Dan’s is one of the first faces we see in this film, and it set me right at ease. I probably haven’t heard his voice since I moved out of my folks’ place, and it was tremendously soothing. I probably actually sat through some of the news reports from the film, though I remembered nothing. And the movie didn’t explain much–the news was for exposition, but precious little of it. I had to come home and google to find out what was going on with the Russians in Afghanistan. Sorkin wasn’t going to explain, make the war weird and particular and complicated, and not just a generic Good v. Evil, with all that stuff. Not that the Russians were so far off the mark of evil in that war, as far as I can tell, but they had some motives, they weren’t just psycotic baby-bombers. For the purposes of the picture though, they could’ve been just any bad dudes in history, or James Bond films.
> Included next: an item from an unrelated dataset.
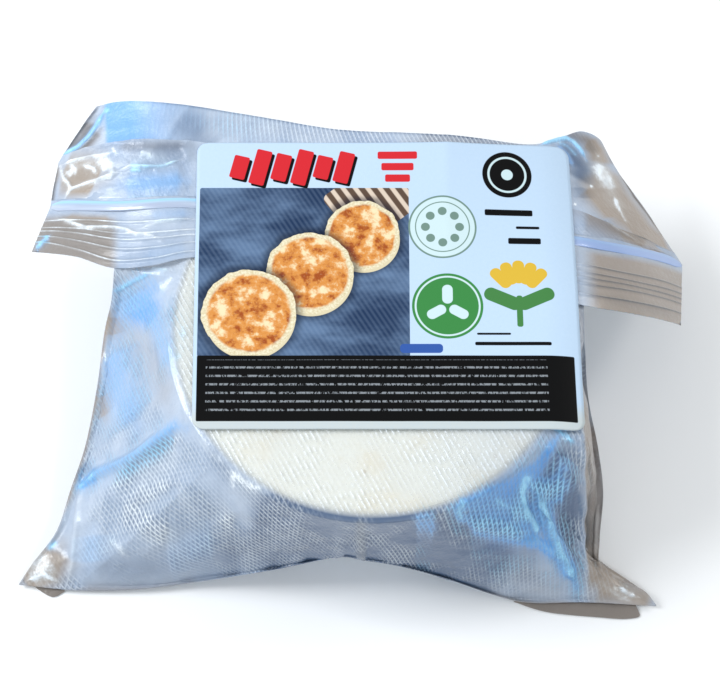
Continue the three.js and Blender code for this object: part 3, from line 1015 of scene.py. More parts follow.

And it’s funny, because for a movie that so ignores and generalizes the history here, at the end there is an alarming about-face, as the final scenes set the movie up as the history of our present tense, showing the Americans as over-confident in victory and setting in motion the terrible events that are even now occuring in Afghanistan. This takes place a while after the worst of the battle scenes, after a lot more joyful triumph and Roberts-Hanks banter and silly smooches. I was enjoying myself again, I’d been lulled by the semi-facts, that good things had happened in some war somewhere, and that everything was now fine. The end of the film was astounding in that it pointed out the lie of it’s own Hollywood-ishness, and yet I wasn’t sure as I left the theatre that I had really wanted that. I was sort of happy, for a while, to go back to the days when the News wasn’t news of any particular war, it was just the noise in the background before you sat down to supper with the people you loved best.